Tahun baru, pajak baru, dan pemimpin baru, tetapi kebijakan tidak berubah bagi rakyat. Pemerintah benar benar merealisasikan kenaikan pajak 12%. Semakin sempurnalah penderitaan yang dialami rakyat saat ini. Dampak kenaikan pajak bisa memunculkan efek domino pada masyarakat, khususnya menengah ke bawah. Hal itu akan memicu kelesuan aktivitas bisnis dan daya beli masyarakat.

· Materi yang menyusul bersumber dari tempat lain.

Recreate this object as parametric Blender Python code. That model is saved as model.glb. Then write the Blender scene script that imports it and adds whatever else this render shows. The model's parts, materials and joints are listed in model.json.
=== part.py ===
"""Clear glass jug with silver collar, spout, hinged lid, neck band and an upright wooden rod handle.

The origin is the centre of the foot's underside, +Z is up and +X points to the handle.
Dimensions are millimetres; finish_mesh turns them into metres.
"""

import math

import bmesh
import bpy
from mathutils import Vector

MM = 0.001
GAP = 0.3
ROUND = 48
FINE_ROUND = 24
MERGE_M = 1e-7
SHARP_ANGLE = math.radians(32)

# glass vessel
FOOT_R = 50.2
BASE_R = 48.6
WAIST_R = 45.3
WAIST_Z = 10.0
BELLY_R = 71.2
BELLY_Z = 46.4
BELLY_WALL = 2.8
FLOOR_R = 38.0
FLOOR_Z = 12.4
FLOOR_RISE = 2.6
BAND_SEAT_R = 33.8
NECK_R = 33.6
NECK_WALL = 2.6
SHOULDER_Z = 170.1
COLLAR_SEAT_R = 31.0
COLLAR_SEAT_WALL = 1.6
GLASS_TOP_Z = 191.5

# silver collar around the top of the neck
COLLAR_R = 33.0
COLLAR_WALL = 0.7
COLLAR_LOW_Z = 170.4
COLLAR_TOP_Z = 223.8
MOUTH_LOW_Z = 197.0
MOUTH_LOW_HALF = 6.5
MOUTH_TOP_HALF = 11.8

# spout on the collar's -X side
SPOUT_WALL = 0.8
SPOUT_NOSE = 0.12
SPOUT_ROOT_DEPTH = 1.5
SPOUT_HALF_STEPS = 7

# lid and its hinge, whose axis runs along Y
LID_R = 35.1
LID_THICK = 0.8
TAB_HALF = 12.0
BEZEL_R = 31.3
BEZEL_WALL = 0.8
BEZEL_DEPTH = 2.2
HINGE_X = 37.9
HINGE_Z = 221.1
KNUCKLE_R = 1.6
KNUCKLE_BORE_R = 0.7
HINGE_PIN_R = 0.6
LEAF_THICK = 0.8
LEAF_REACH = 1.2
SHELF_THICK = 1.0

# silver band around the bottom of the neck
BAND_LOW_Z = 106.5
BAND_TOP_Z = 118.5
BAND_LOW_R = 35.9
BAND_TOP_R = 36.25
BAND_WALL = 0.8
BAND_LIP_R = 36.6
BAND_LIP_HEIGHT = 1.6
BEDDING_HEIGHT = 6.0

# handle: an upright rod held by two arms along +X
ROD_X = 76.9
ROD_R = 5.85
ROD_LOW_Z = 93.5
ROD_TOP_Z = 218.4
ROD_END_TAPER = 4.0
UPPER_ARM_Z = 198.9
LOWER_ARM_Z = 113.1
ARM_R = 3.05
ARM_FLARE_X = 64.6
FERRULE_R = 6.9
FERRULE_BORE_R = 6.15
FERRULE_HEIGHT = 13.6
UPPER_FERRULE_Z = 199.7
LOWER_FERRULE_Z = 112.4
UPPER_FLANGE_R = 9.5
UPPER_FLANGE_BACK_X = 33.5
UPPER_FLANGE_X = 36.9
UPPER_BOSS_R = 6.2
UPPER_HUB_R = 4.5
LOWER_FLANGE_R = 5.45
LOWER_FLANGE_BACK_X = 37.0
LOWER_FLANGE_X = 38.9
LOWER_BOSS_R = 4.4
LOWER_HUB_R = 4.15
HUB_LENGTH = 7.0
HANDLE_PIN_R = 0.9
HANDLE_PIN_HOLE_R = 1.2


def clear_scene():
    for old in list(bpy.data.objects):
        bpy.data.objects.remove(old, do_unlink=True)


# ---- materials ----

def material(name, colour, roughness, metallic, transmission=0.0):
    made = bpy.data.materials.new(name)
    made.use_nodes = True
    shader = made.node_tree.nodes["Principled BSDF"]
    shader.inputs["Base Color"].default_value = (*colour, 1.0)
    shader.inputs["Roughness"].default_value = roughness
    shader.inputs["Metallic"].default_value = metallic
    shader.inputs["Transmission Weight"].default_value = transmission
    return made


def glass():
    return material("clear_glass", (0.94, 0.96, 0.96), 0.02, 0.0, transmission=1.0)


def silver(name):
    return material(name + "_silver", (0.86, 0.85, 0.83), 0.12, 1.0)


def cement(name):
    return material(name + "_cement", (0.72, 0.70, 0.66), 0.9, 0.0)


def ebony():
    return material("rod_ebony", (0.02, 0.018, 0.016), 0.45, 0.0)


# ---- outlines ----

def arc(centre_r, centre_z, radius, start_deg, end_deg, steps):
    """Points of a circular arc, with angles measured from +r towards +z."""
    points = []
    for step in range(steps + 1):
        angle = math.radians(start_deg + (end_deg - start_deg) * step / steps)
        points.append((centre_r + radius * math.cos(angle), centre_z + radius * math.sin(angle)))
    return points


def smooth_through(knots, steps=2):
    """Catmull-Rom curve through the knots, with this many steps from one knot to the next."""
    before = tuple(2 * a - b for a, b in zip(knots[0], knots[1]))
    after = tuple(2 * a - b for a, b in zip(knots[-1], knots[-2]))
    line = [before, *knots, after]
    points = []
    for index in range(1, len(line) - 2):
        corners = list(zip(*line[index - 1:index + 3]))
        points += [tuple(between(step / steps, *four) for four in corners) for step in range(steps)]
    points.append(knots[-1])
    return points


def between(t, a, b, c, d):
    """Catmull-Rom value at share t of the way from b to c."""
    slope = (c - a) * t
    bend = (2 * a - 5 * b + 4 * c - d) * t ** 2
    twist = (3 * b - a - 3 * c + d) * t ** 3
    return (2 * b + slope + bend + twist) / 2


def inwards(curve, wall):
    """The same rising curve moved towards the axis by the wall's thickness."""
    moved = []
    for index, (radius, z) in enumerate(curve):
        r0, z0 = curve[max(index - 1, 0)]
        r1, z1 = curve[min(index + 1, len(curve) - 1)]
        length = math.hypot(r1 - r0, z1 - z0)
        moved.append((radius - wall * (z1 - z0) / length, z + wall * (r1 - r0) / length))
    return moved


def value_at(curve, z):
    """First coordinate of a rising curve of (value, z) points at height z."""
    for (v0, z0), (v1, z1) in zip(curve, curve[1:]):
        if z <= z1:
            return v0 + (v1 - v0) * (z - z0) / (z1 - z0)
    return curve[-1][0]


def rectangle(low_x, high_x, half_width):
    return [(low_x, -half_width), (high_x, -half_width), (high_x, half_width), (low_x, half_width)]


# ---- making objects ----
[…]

Penguasa tidak peduli dengan penolakan rakyat atas kebijakan kenaikan PPN (Pajak Penambahan Nilai) ini meskipun penolakan berdatangan dari berbagai elemen masyarakat baik berupa aksi di jalan, penandatangan petisi, serta sosial media. Suara rakyat tidak menjadi pertimbangan bagi penguasa. Rakyat dipaksa untuk ‘legowo’ menerima kebijakan ini, dengan alasan untuk mendukung pendidikan, kesehatan, infrastruktur yang termasuk di dalamnya fasilitas umum.

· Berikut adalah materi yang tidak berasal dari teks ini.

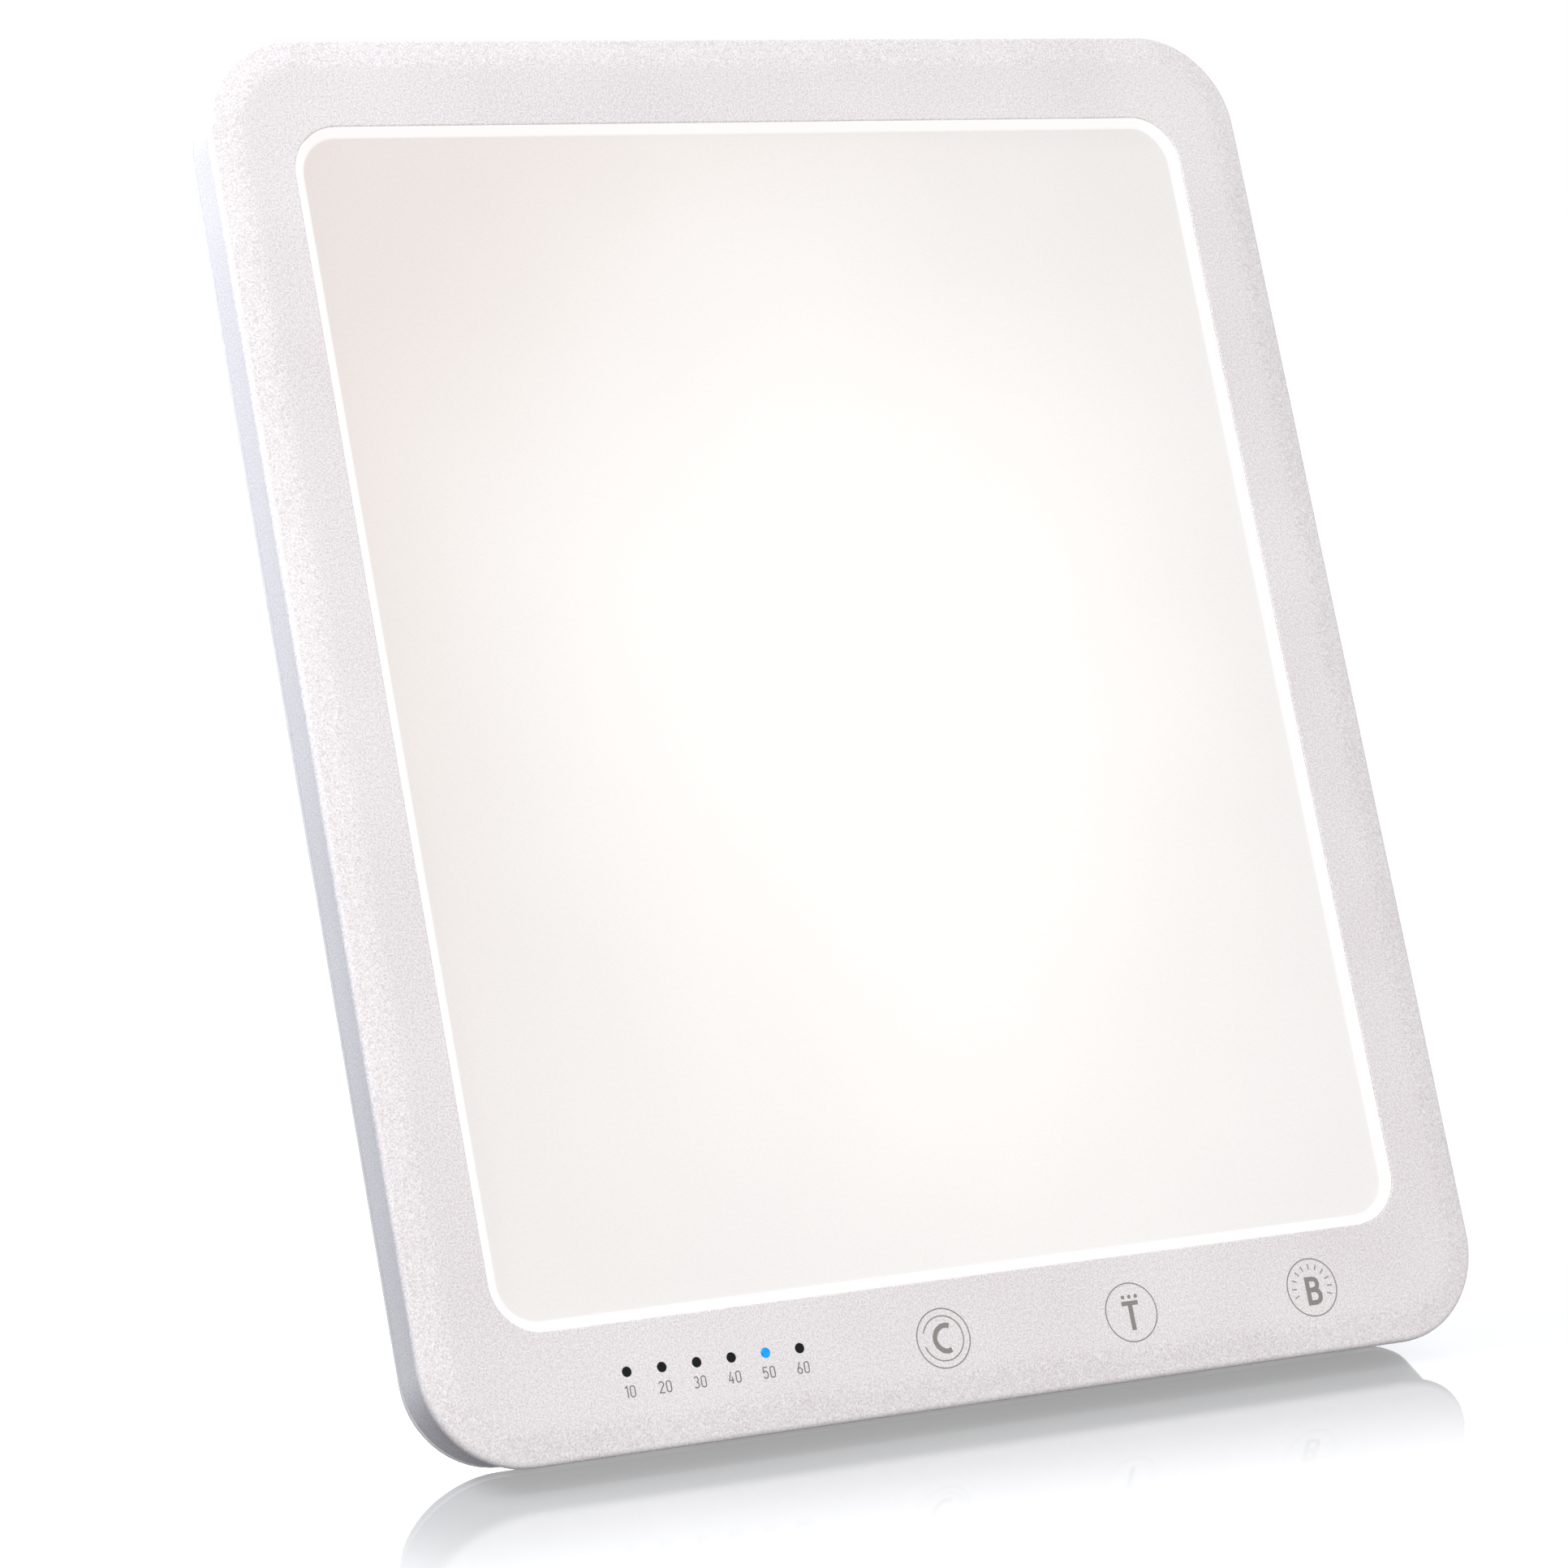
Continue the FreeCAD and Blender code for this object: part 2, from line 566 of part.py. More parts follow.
def makeFrontCover():
    cover = newBody("front_cover")
    taperedSlab(cover, "shoulder", "0", "shoulderDrop", inset("shoulderWidth"), inset("0"))
    slab(cover, "rim", "shoulderDrop", "rimDepth - rimUnderBevel", *inset("0"))
    taperedSlab(cover, "under", "rimDepth - rimUnderBevel", "rimDepth", inset("0"), inset("rimUnderBevel"))
    roundEdges(cover, "rimRound", "rimRound", onRim("shoulderDrop", "panelWidth", "panelHeight"))
    slab(cover, "side", "rimDepth", "sideBack", *inset("rimInset"))
    slab(cover, "hollow", "faceWall", "sideBack + past", *inset("sideInset"), remove=True)
    slab(cover, "window", "-past", "faceWall + past", "windowWidth", "windowHeight", "windowRadius",
         "windowRise", remove=True)
    rounds(cover, "coverBoss", "faceWall", "postSeat", coverScrewPlaces, "bossDiameter", flats=True)
    rounds(cover, "trayBoss", "faceWall", "reflectorBack", trayScrewPlaces, "smallBossDiameter", flats=True)
    rounds(cover, "boardBoss", "faceWall", "boardFront", boardScrewPlaces, "smallBossDiameter", flats=True)
    ribs = sketchAt(cover, "ribSketch", "faceWall")
    ribInner = "trayWidth / 2 + trayFit"
    ribOuter = ribInner + " + stopRibWall"
    ribLow = "windowRise - windowHeight / 2 + stopRibInset"
    ribHigh = "windowRise + windowHeight / 2 - stopRibInset"
    rectangle(ribs, ribInner, ribOuter, ribLow, ribHigh)
    rectangle(ribs, f"-({ribOuter})", f"-({ribInner})", ribLow, ribHigh)
    ribTop = "windowRise + trayTall / 2 + trayFit"
    ribHalf = "(windowWidth / 2 - stopRibInset)"
    rectangle(ribs, "-" + ribHalf, ribHalf, ribTop, ribTop + " + stopRibWall")
    pad(cover, ribs, "stopRibHeight")
    rounds(cover, "coverPilot", "postSeat - coverScrewGrip - pilotSpare", "postSeat + past", coverScrewPlaces,
           "coverScrewDiameter", remove=True, flats=True)
    rounds(cover, "trayPilot", "reflectorBack - smallScrewGrip - pilotSpare", "reflectorBack + past",
           trayScrewPlaces, "smallScrewDiameter", remove=True, flats=True)
    rounds(cover, "boardPilot", "boardFront - boardScrewGrip - pilotSpare", "boardFront + past",
           boardScrewPlaces, "smallScrewDiameter", remove=True, flats=True)
    hole = rounds(cover, "lensHole", "-past", "faceWall + past", [("firstLens", "lensLevel")],
                  "lensDiameter + 2 * lensFit", remove=True)
    repeat(cover, hole, "lensCount", "lensPitch")


# Rear cover: the back with the bay for the folded leg, screw posts and the cradles of the hinge.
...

Penolakan masyarakat terhadap kenaikan pajak, bukanlah tanpa disertai pengkajian dan fakta yang terjadi di lapangan. Setiap kenaikan pajak, dipastikan berimbas terhadap pengeluaran rakyat yang semakin meningkat. Hal ini akan memicu inflasi yang tinggi dan memperburuk kondisi ekonomi kelompok miskin hingga menengah. Beban hidup masyarakat akan semakin bertambah dengan adanya kebijakan ini.
Penguasa yang pada hakikatnya sebagai pengurus rakyat tetapi tidak mampu menjalankan amanahnya dengan baik. Negara abai untuk menjamin kesejahteraan rakyatnya. Negara hanya menjadi regulator dan fasilitator bagi rakyat bukan sebagai pengurus. Rakyat dipandang hanya sebagai sasaran berbagai pungutan yang bersifat wajib, sebagai konsekuensi bagi warga negara.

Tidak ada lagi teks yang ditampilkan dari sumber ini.